While many may consider the “traditional” form of pro bono, i.e., the uncompensated representation of indigent clients, as the only accepted form of pro bono, Rule 6.1 of the Maryland Rules of Professional Conduct outlines the various types of recognized pro bono activities. As a federal government attorney, I am limited in the scope of permissible pro bono activities by statute.

But instead of simply giving up, I like to find non-traditional forms of pro bono work, such as the kind I did this past weekend.

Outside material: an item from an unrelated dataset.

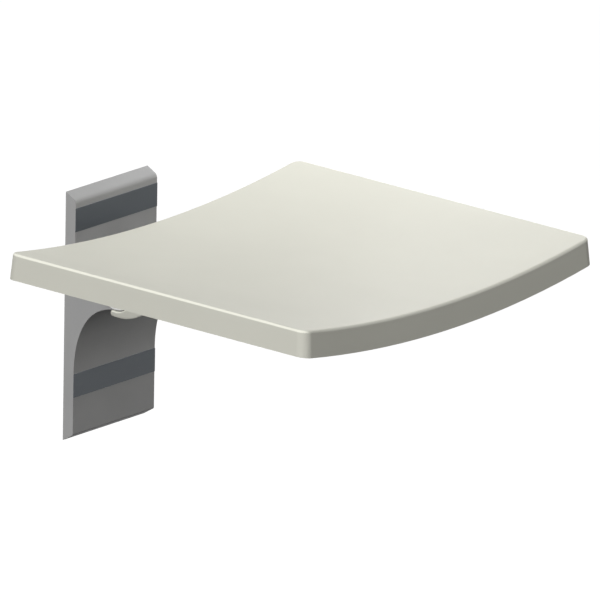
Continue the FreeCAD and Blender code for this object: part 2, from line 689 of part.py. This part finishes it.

My alma mater, the University of Maryland School of Law, hosted a regional qualifying competition for the American Mock Trial Association’s annual national tournament. UMD Law has hosted this tournament for several years, welcoming teams of college students from schools throughout the Mid-Atlantic to Baltimore to compete against each other for a spot in the national championship. Students spend months preparing and analyzing a mock case for presentation to a “jury.” Each tournament is held over two days and consists of four rounds. Two-to-three judges are needed for each round, so depending on the number of teams participating, dozens of volunteers are needed to be judges.

Every year prior to the competition, I receive a “call for judges” from UMD Law, a request that goes out to lawyers, professors, judges and law students. I have answered the call every year since my 3L year in law school.

Volunteering as a judge, I believe, falls squarely within one of the “non-traditional” forms of pro bono activities recognized in Rule 6.1 “for improving the law, the legal system, or the legal profession.” Many of these college students go on to attend law school after graduation and later practice law. The courtroom skills these young adults gain, with the help of their coaches, professors, and the volunteer judges (like me) who provide feedback and tips are invaluable for students eager to enter the profession. I take pride in giving up a weekend in the winter to watch these college students tackle difficult trial subjects and navigate the rules of evidence (some of these students are so spot-on with the hearsay rules!) and hopefully provide them with feedback, insights, and helpful suggestions.

I encourage all young attorneys to think about pro bono as more than just providing free legal representation to the indigent. Services to the legal profession and education are just as important. How do you engage in non-traditional forms of pro bono?